As far as we know, the expressions are equivalent, but we wanted to
double-check: are there any edge cases to consider here (other than
the pg_stat_statements behavior, of course)?

Thanks,
Maciek

[1]: https://github.com/rails/rails/pull/49388
[2]: /messages/by-id/20230209172651.cfgrebpyyr72h7fv@alvherre.pgsql

#2Tom Lane
tgl@sss.pgh.pa.us
In reply to: Maciek Sakrejda (#1)
Re: Differences between = ANY and IN?

Maciek Sakrejda <m.sakrejda@gmail.com> writes:

My colleague's patch changes SQL generated from Ruby expressions like
`where(id: [1, 2])` . This is currently translated to roughly `WHERE
id IN (1, 2)` and would be changed to `id = ANY('{1,2}')`.

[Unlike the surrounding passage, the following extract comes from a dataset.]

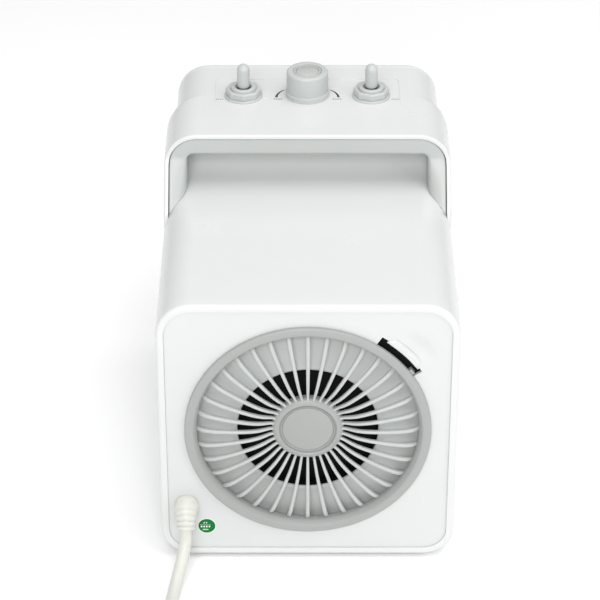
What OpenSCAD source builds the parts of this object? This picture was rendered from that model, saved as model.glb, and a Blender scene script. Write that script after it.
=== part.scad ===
// Ceramic space heater: rear intake grille, fan, ceramic element, front outlet, top handle and controls.
// +Y is the way the warm air leaves, +Z is up, and the origin is the middle of the footprint on the floor.

/* [Body] */
// Overall width of the housing
body_w = 190; // [180:1:200]
// Height of the main housing without its feet
body_h = 192; // [189:1:195]
// How far the handle and control deck rise above the main housing
deck_rise = 38; // [34:1:42]
// Overall depth, from the grille ring to the front frame
body_d = 257; // [253:1:261]
// Corner radius of the housing section
corner_r = 22; // [18:1:26]
// Wall thickness of the moulded shells
wall = 2.6; // [2:0.2:3]
// Width of the narrower front housing
front_w = 179; // [174:1:182]

/* [Handle] */
// Distance from the rear rim to the handle strap
strap_from_rim = 150.5; // [148:0.5:153]
// Length of the full-width band over the top, front to back
strap_len = 55.5; // [54:0.5:57]
// Depth of the finger recess under the handle
recess_depth = 30; // [28:1:32]
// Thickness of the grey liner under the strap
liner_t = 12; // [10:0.5:13]
// How far the feet of the handle legs reach back
leg_sweep = 24; // [20:1:26]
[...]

As far as we know, the expressions are equivalent, but we wanted to
double-check: are there any edge cases to consider here (other than
the pg_stat_statements behavior, of course)?

You would find it profitable to read transformAExprIn() in parse_expr.c.
The most important points are in this comment:

* We try to generate a ScalarArrayOpExpr from IN/NOT IN, but this is only
* possible if there is a suitable array type available. If not, we fall
* back to a boolean condition tree with multiple copies of the lefthand
* expression. Also, any IN-list items that contain Vars are handled as
* separate boolean conditions, because that gives the planner more scope
* for optimization on such clauses.

If all the values in the IN form were being sent to the backend as
constants of the same datatype, I think you're okay to consider it
as exactly equivalent to =ANY. It would likely be a good idea to
provide an explicit cast `id = ANY('{1,2}'::int[])` rather than just
hoping an unadorned literal will be taken as the type you want
(see transformAExprOpAny and thence make_scalar_array_op).

regards, tom lane

#3Maciek Sakrejda
m.sakrejda@gmail.com
In reply to: Tom Lane (#2)
Re: Differences between = ANY and IN?

Great, thanks for the guidance!